Images from childhood, and I mean precisely the images, something ideal, do follow me. This is probably because children's lives are more expressive and full, which is something adults to a great extent lack. For me, the archetypal infant is more understandable and attractive than the archetypal adult. With the latter there is more posing, affectation, correctness, if you like. An infant is unaware of that. It is harder to draw children. There are many examples in the history of the arts, far from all successful. I too, as usual, have drawn tons of pictures, but I'm happy with only a few.


AP You talk about archetypal children. In general, working with such a system of images, you have chosen the most appropriate stylistic technique of imaginary realism, a kind of mimicry of realism. After all, you don't work with nature and your landscapes and portraits are imaginary, aren't they?

KB I'm not revealing anything new in saying that life is more interesting than art, even on a purely visual level. One cannot overcome this. Whenever art opposes itself to reality, pathology very often emerges. Whenever an artist proposes his own alternative to God's, the resulting product includes an unconditional defect. Nothing can be done about it. This is why abstract art, a phenomenon quite limited, synthetic and contrived, is so helpless. Far-fetched systems are infernal, as a rule.
I am not interested in creating my own myths. It's much more useful and productive to look at what's already been created. I avoid demiurges.


AP So a contemplative position is more "you"?

KB Most likely. I do not have anything to add to what's already been created. I do not want to prove anything. On the other hand, I can't stand passive reflection, which is very often business-oriented. Children with faces like they have in my painting would not be accepted in glamourous glossy magazines. Glossy magazines are interested in either Barbie-doll babies or some sort of monster constructed out of newly fashionable fantasies, preferably with fangs. I hate such things. I am not at all a glamorous artist. I don't live by their synthetic rules or play their games. If that means I'm not part of the mainstream, I don't care at all. I am not a fashion-conscious artist. It's neither gain nor loss for me.

AP Approximately a year ago, the Krokin Gallery exhibited your project "Son of the Regiment". Some of that material is relevant to today's exhibition. The same images of childhood, in, admittedly, a different social situation. The same archetypal portraits, which are highly comprehensible, let's put it this way, to different social groups. Is this of principle to you?
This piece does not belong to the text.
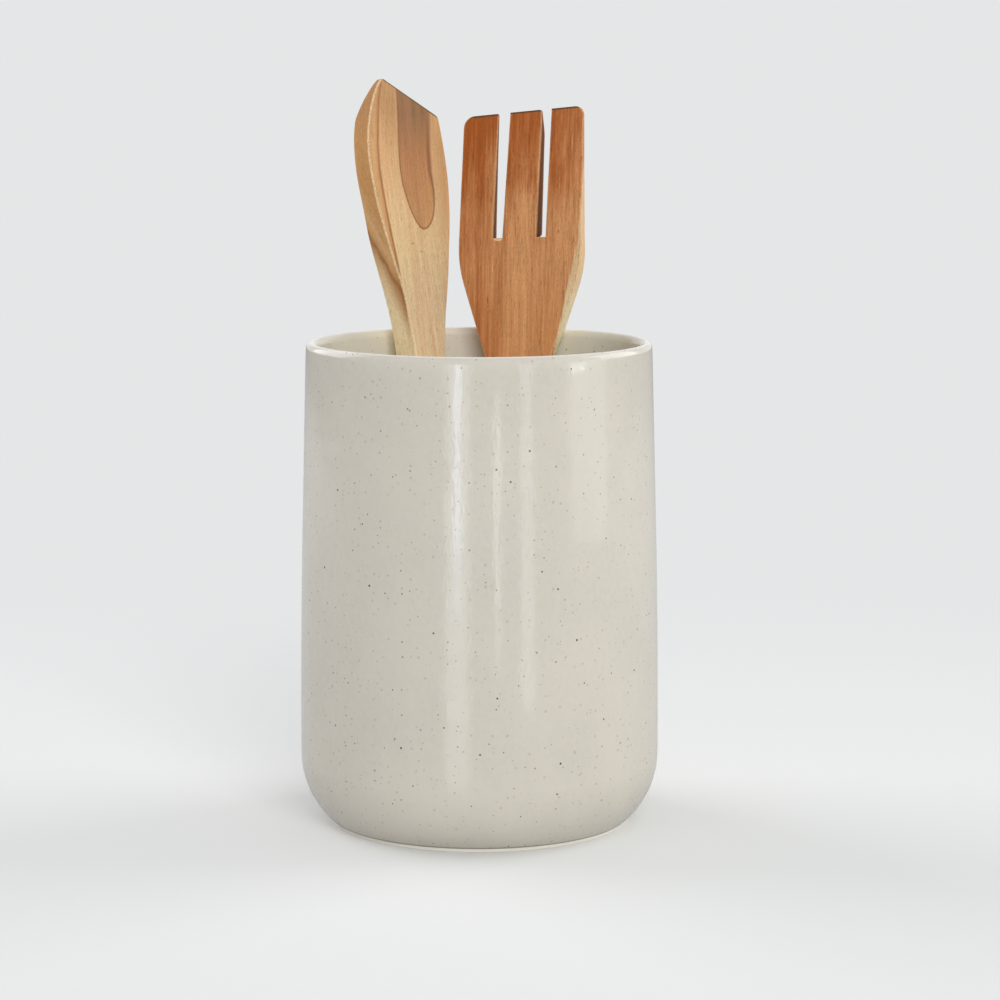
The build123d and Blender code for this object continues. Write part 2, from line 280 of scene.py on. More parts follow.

KB My audience is large enough. Actually, I don't address anyone in particular. I paint what I like. And I do it all for my own pleasure, and don't worry about it. And one can always find a reason. The theme of children has always been relevant. The problem is one of interpretation.
Besides, I am 47 and do not feel like wasting myself on trifles. And in any case there's a lot of rubbish painted. I wish I could produce a masterpiece, but it's not happening. Clearly, I don't have the hands for it. I remember that Matisse once said that an artist should create his or her work as if it was the last one. But he himself produced all sorts of doodles. Well, it's a process. One can't help it either. The main thing is not to stop. Indeed, it's not about masterpieces; there's no time for them nowadays.